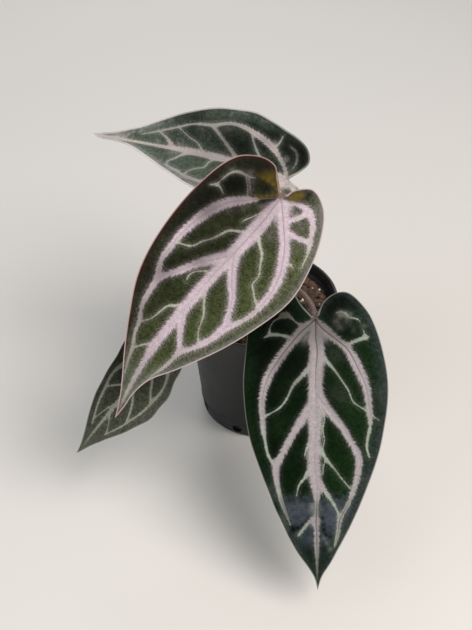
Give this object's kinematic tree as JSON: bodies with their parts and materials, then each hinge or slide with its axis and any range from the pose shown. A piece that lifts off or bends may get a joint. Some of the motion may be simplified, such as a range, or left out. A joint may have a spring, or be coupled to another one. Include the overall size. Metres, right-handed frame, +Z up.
{
  "type": "potted anthurium hybrid",
  "caption": "Young velvet-leaved anthurium hybrid with heart-shaped leaves on arching petioles, rising from a short stem in bark mix in a plain round nursery pot.",
  "frame": {"origin": "middle of the pot's base, on the surface that the pot stands on", "axes": "+Z up along the pot's axis; the two largest leaves lean towards -Y, which is the plant's front, and +X is to the right as seen from the front"},
  "size_m": [0.1746, 0.2288, 0.2104],
  "materials": {
    "nursery_pot": "injection-moulded black polypropylene, satin, with fine moulding marks",
    "potting_mix": "chipped fir bark and fine fibre with grains of white perlite",
    "stem": "green-brown stem skin with leaf scars",
    "dried_bract": "papery reddish-brown dried bract with fibres",
    "new_leaf": "smooth bronze-pink rolled young leaf",
    "petiole": "smooth green petiole flushed with pink",
    "velvet_leaf": "dark green velvet leaf with broad silver-pink veins, paler below"
  },
  "bodies": {
    "root": {"nursery_pot": "nursery_pot", "potting_mix": "potting_mix", "stem": "stem", "growing_tip": "new_leaf", "bract_front": "dried_bract", "bract_back": "dried_bract", "leaf_a_petiole": "petiole", "leaf_a_blade": "velvet_leaf", "leaf_b_petiole": "petiole", "leaf_b_blade": "velvet_leaf", "leaf_c_petiole": "petiole", "leaf_c_blade": "velvet_leaf", "leaf_d_petiole": "petiole", "leaf_d_blade": "velvet_leaf"}
  },
  "joints": []
}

__Aim__: All of the material above needs to be copied exactly.

__Exercise result__:
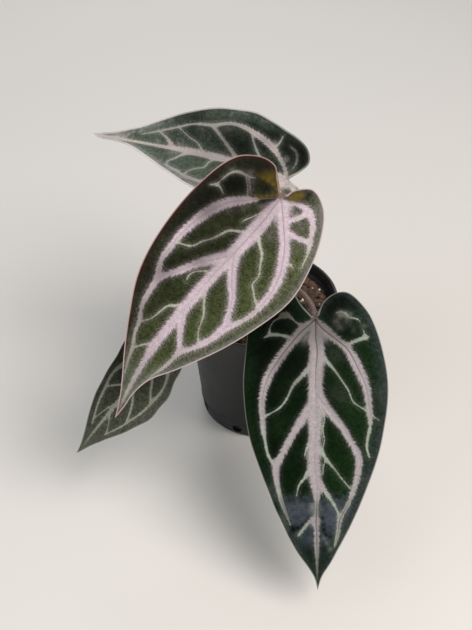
Give this object's kinematic tree as JSON: bodies with their parts and materials, then each hinge or slide with its axis and any range from the pose shown. A piece that lifts off or bends may get a joint. Some of the motion may be simplified, such as a range, or left out. A joint may have a spring, or be coupled to another one. Include the overall size. Metres, right-handed frame, +Z up.
{
  "type": "potted anthurium hybrid",
  "caption": "Young velvet-leaved anthurium hybrid with heart-shaped leaves on arching petioles, rising from a short stem in bark mix in a plain round nursery pot.",
  "frame": {"origin": "middle of the pot's base, on the surface that the pot stands on", "axes": "+Z up along the pot's axis; the two largest leaves lean towards -Y, which is the plant's front, and +X is to the right as seen from the front"},
  "size_m": [0.1746, 0.2288, 0.2104],
  "materials": {
    "nursery_pot": "injection-moulded black polypropylene, satin, with fine moulding marks",
    "potting_mix": "chipped fir bark and fine fibre with grains of white perlite",
    "stem": "green-brown stem skin with leaf scars",
    "dried_bract": "papery reddish-brown dried bract with fibres",
    "new_leaf": "smooth bronze-pink rolled young leaf",
    "petiole": "smooth green petiole flushed with pink",
    "velvet_leaf": "dark green velvet leaf with broad silver-pink veins, paler below"
  },
  "bodies": {
    "root": {"nursery_pot": "nursery_pot", "potting_mix": "potting_mix", "stem": "stem", "growing_tip": "new_leaf", "bract_front": "dried_bract", "bract_back": "dried_bract", "leaf_a_petiole": "petiole", "leaf_a_blade": "velvet_leaf", "leaf_b_petiole": "petiole", "leaf_b_blade": "velvet_leaf", "leaf_c_petiole": "petiole", "leaf_c_blade": "velvet_leaf", "leaf_d_petiole": "petiole", "leaf_d_blade": "velvet_leaf"}
  },
  "joints": []
}